The Wikipedia article explains it well: Calvin says of this intervention that "it is not violent, so as to compel men by external force; but still it is a powerful impulse of the Holy Spirit, which makes men willing who formerly were unwilling and reluctant."

This, however, is obviously not a Catholic concept, but does address the free will thing quite well.
posted by brina at 5:19 PM on November 18, 2009


Election? It's defined in theology as "the choice by God of individuals, as for a particular work or for favor or salvation."
posted by Rhaomi at 5:41 PM on November 18, 2009


Anointed? -- choose by or as if by divine intervention
posted by jack.tinker at 7:09 PM on November 18, 2009


"Soft-determinism" still allows free will..
posted by lhude sing cuccu at 7:51 PM on November 18, 2009


I think the term you're looking for is "Divine Foreknowledge", sometimes shortened to "Foreknowledge" by Catholic scholars.

This is an idea floated by Augustine and elaborated be Boethius that God exists in a state of "timelessness", and therefore sees the past, present, and future all at once. Us mortals, living in time, have free will in the sense that God knows the future, but does not direct us towards it.

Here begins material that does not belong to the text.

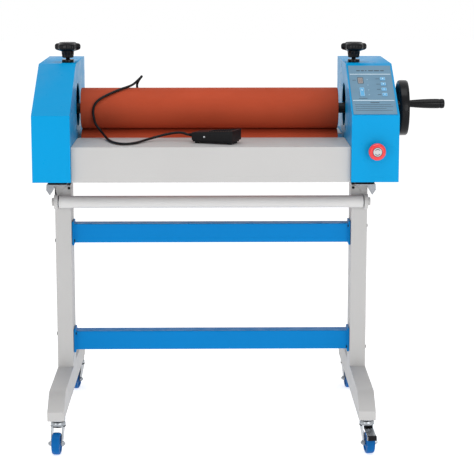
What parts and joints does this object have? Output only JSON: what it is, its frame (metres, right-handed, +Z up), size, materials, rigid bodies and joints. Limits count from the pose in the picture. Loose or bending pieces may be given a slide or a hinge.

The catch is that God created the universe, so technically he did fashion the future that he now sees all at once in his timeless world. So yes, is it quite a hazy concept, but it worked for Catholics in the Middle Ages, and seems to continue to do so.
posted by hiteleven at 8:09 PM on November 18, 2009


Soft Paternalism might also describe your priest example.
posted by Esteemed Offendi at 8:25 PM on November 18, 2009


It occurred to me that buxtonbluecat's suggestion of "Predestination" may actually be the word your friend is thinking of. Predestination really implies no free will at all, but since the Catholic Church rejects predestination, it certainly could be spun in some weird way in school to make it sound like something more akin to the Catholic position.
posted by hiteleven at 9:07 PM on November 18, 2009


I think effectual calling/irrestistable grace is what I'm going for, but a lot of these are really close and definitely are interesting reading too. Thanks!